:: WHAT THIS TASK INVOLVES ::
Set down exactly the lines from the one with "hinge_rivets()" to the one with "points = [vertex.co", both included, and no line outside that range.
#### DATASET CONTENT
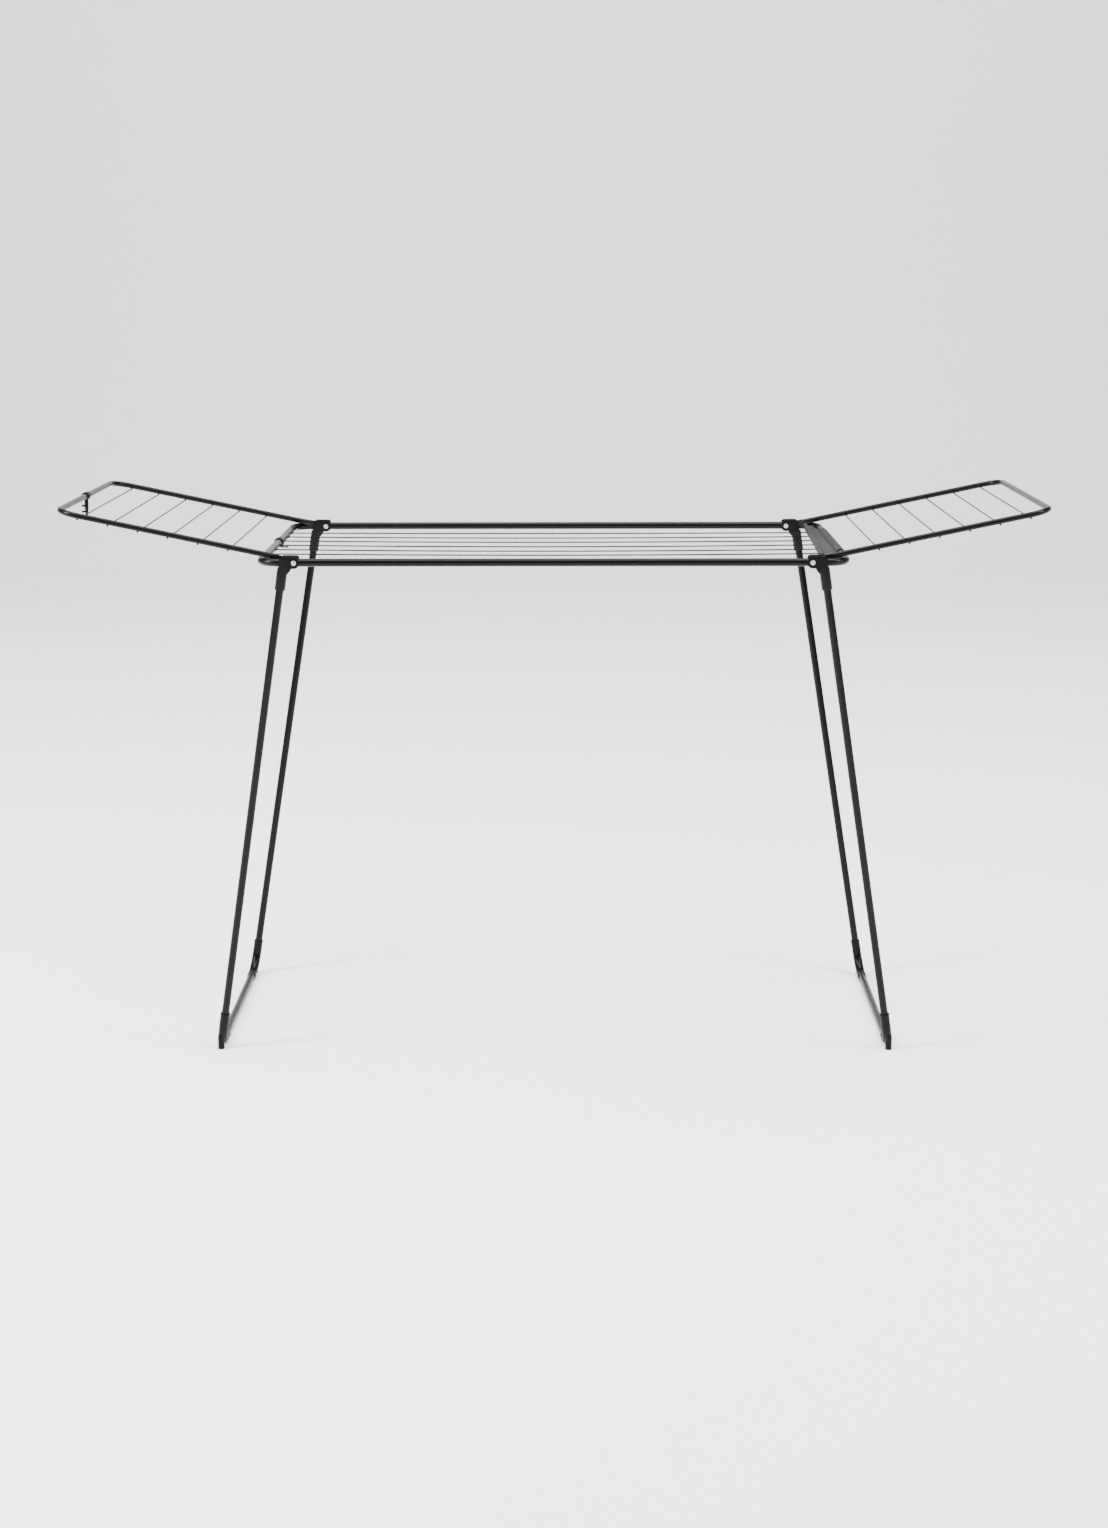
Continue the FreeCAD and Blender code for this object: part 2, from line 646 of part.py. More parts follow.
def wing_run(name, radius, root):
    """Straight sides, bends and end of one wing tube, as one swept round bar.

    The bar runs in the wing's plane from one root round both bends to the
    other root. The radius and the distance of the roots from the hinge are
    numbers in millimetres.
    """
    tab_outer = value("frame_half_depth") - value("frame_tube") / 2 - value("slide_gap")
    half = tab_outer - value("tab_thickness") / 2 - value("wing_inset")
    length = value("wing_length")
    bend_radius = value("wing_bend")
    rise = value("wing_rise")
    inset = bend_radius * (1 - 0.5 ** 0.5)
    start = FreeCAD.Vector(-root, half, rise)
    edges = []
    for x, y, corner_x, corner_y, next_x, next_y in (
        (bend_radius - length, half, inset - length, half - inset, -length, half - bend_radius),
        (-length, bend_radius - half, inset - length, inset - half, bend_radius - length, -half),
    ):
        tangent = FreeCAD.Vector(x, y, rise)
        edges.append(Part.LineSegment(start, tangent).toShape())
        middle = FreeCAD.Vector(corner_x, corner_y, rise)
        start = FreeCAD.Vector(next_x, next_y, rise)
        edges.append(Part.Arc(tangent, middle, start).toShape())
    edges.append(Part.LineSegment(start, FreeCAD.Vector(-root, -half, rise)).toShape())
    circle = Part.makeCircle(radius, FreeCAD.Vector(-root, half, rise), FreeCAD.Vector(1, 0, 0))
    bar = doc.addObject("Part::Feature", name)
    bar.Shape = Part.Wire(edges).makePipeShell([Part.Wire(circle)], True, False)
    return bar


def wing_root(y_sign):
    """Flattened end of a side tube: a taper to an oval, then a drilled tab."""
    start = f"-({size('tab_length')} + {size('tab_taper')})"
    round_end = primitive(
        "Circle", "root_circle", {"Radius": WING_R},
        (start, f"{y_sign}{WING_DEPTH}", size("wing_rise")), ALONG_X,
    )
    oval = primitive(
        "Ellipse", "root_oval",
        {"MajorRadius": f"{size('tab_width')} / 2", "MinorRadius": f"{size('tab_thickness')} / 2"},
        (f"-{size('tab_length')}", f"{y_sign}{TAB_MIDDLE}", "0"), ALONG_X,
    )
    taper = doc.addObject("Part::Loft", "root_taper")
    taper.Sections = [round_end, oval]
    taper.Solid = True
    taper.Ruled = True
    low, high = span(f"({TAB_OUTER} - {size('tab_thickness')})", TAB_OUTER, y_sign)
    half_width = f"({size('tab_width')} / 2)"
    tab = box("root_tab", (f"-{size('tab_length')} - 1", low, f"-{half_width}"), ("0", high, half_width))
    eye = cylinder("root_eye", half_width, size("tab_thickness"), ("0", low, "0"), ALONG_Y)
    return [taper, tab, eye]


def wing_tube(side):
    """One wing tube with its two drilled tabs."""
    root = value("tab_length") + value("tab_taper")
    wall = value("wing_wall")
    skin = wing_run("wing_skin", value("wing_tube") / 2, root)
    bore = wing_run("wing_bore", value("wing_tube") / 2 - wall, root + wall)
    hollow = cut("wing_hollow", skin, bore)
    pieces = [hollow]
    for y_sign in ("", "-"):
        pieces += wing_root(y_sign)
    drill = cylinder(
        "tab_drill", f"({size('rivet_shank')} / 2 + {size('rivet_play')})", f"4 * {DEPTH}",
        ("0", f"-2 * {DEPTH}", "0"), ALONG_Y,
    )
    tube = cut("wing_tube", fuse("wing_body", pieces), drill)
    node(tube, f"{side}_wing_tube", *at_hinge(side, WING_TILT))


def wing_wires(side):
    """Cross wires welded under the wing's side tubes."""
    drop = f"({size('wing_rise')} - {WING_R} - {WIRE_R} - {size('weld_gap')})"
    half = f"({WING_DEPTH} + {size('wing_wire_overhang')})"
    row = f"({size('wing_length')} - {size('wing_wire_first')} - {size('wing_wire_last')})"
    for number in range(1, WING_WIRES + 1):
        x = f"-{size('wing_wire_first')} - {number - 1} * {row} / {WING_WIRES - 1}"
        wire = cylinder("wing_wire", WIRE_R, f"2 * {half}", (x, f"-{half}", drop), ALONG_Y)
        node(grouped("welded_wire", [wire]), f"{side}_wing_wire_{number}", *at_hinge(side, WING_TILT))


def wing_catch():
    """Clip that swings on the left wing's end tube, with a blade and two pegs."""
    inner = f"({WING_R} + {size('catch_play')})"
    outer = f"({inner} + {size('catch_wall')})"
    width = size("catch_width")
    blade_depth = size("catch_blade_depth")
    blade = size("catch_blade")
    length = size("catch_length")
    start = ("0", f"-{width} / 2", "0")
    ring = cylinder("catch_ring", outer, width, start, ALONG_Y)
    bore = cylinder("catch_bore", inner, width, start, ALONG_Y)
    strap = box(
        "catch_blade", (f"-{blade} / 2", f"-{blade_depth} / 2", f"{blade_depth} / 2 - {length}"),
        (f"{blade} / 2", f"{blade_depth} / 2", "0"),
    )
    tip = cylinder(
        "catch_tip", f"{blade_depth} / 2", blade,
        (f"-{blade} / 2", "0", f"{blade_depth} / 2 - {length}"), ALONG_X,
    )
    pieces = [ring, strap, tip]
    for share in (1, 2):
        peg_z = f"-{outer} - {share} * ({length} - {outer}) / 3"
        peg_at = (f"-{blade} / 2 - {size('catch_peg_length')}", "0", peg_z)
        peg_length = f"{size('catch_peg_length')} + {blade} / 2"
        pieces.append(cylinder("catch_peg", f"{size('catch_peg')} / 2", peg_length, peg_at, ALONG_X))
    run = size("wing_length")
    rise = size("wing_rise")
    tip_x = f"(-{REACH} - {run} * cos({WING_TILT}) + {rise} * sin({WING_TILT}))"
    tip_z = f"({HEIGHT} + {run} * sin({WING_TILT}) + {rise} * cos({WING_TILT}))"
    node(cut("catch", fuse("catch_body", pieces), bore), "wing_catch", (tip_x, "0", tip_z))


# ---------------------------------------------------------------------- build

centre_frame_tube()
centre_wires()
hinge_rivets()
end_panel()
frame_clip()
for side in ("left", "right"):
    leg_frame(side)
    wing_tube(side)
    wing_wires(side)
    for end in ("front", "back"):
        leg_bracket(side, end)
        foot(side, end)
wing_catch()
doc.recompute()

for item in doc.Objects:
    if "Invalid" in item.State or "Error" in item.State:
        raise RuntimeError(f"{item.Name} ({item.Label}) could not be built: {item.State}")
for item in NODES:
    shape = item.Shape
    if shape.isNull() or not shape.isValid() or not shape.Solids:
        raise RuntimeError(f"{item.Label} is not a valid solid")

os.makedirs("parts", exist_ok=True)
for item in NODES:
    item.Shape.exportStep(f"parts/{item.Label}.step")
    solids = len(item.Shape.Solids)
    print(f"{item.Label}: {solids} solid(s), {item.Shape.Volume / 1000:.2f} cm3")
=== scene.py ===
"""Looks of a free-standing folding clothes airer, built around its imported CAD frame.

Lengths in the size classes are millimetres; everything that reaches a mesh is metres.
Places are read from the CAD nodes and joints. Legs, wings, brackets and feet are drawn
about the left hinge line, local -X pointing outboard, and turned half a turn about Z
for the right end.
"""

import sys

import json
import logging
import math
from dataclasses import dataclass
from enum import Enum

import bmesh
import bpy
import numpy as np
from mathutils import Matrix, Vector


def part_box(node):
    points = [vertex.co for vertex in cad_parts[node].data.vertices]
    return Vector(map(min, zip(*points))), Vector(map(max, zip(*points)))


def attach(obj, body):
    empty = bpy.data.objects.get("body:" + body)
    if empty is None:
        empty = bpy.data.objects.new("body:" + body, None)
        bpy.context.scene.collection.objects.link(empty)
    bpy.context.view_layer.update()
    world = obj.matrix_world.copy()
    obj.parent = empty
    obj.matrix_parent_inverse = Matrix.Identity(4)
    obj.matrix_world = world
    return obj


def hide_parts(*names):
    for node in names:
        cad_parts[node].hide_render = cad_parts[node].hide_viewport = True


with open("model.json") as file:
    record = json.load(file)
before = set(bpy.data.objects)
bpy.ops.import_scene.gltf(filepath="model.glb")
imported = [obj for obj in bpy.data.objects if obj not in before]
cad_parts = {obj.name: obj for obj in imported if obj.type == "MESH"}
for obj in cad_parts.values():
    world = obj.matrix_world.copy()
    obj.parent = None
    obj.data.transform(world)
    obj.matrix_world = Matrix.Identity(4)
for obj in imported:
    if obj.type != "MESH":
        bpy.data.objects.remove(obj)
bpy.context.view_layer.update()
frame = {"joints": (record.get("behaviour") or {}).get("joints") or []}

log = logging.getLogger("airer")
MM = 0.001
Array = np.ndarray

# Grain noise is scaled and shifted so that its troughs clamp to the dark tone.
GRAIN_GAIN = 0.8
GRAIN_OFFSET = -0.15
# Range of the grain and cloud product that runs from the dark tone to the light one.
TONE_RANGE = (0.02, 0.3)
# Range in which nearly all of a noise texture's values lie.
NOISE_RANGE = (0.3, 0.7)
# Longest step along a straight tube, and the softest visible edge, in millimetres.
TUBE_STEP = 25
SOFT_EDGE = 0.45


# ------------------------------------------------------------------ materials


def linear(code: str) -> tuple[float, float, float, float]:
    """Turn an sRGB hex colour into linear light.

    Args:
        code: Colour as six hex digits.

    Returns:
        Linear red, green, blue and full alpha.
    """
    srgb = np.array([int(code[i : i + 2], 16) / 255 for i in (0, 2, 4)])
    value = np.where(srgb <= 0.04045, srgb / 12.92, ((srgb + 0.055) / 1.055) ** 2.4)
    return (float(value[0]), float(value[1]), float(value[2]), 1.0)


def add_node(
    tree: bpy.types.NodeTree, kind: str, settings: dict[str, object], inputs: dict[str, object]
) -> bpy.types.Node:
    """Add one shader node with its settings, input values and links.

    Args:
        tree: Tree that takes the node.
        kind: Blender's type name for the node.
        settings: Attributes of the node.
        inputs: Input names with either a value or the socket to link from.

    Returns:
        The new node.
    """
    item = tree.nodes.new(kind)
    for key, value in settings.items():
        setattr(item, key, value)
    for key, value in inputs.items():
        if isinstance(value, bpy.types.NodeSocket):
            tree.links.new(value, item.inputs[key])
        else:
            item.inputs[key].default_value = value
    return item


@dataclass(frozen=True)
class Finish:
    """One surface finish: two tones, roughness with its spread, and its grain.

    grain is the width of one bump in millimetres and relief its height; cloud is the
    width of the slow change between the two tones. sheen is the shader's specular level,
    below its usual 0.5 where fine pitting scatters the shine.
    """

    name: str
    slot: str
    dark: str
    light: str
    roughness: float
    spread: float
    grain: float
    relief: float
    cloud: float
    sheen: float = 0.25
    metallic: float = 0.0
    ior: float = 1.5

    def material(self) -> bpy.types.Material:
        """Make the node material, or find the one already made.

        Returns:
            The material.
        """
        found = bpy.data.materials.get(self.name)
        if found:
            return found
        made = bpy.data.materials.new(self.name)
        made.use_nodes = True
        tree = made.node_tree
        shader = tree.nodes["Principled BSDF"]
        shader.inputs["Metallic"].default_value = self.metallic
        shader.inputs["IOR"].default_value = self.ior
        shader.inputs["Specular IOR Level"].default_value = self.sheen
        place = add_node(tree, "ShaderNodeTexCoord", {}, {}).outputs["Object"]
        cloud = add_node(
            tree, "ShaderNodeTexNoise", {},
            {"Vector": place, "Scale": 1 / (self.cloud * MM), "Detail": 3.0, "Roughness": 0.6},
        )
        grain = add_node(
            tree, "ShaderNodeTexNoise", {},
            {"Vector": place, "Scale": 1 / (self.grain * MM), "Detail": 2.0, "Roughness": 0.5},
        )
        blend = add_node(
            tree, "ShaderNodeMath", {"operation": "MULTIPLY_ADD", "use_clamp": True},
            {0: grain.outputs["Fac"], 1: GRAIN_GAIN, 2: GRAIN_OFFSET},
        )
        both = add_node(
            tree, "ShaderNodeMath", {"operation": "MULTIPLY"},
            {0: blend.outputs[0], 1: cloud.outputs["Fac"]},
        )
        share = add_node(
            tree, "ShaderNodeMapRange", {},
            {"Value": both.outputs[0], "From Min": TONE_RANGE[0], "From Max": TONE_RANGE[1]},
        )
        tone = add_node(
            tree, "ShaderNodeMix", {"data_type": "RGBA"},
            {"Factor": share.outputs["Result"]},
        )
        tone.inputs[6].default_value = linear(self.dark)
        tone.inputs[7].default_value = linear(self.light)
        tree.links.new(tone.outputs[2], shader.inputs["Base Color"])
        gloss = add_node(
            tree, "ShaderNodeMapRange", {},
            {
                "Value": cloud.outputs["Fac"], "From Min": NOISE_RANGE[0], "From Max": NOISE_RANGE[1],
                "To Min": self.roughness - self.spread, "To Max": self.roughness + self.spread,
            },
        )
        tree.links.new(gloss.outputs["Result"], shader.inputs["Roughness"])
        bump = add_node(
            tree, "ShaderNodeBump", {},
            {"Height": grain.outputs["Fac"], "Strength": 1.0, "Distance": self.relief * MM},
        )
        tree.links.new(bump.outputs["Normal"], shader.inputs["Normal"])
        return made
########
:: COMPLETE OUTPUT ::
hinge_rivets()
end_panel()
frame_clip()
for side in ("left", "right"):
    leg_frame(side)
    wing_tube(side)
    wing_wires(side)
    for end in ("front", "back"):
        leg_bracket(side, end)
        foot(side, end)
wing_catch()
doc.recompute()

for item in doc.Objects:
    if "Invalid" in item.State or "Error" in item.State:
        raise RuntimeError(f"{item.Name} ({item.Label}) could not be built: {item.State}")
for item in NODES:
    shape = item.Shape
    if shape.isNull() or not shape.isValid() or not shape.Solids:
        raise RuntimeError(f"{item.Label} is not a valid solid")

os.makedirs("parts", exist_ok=True)
for item in NODES:
    item.Shape.exportStep(f"parts/{item.Label}.step")
    solids = len(item.Shape.Solids)
    print(f"{item.Label}: {solids} solid(s), {item.Shape.Volume / 1000:.2f} cm3")
=== scene.py ===
"""Looks of a free-standing folding clothes airer, built around its imported CAD frame.

Lengths in the size classes are millimetres; everything that reaches a mesh is metres.
Places are read from the CAD nodes and joints. Legs, wings, brackets and feet are drawn
about the left hinge line, local -X pointing outboard, and turned half a turn about Z
for the right end.
"""

import sys

import json
import logging
import math
from dataclasses import dataclass
from enum import Enum

import bmesh
import bpy
import numpy as np
from mathutils import Matrix, Vector


def part_box(node):
    points = [vertex.co for vertex in cad_parts[node].data.vertices]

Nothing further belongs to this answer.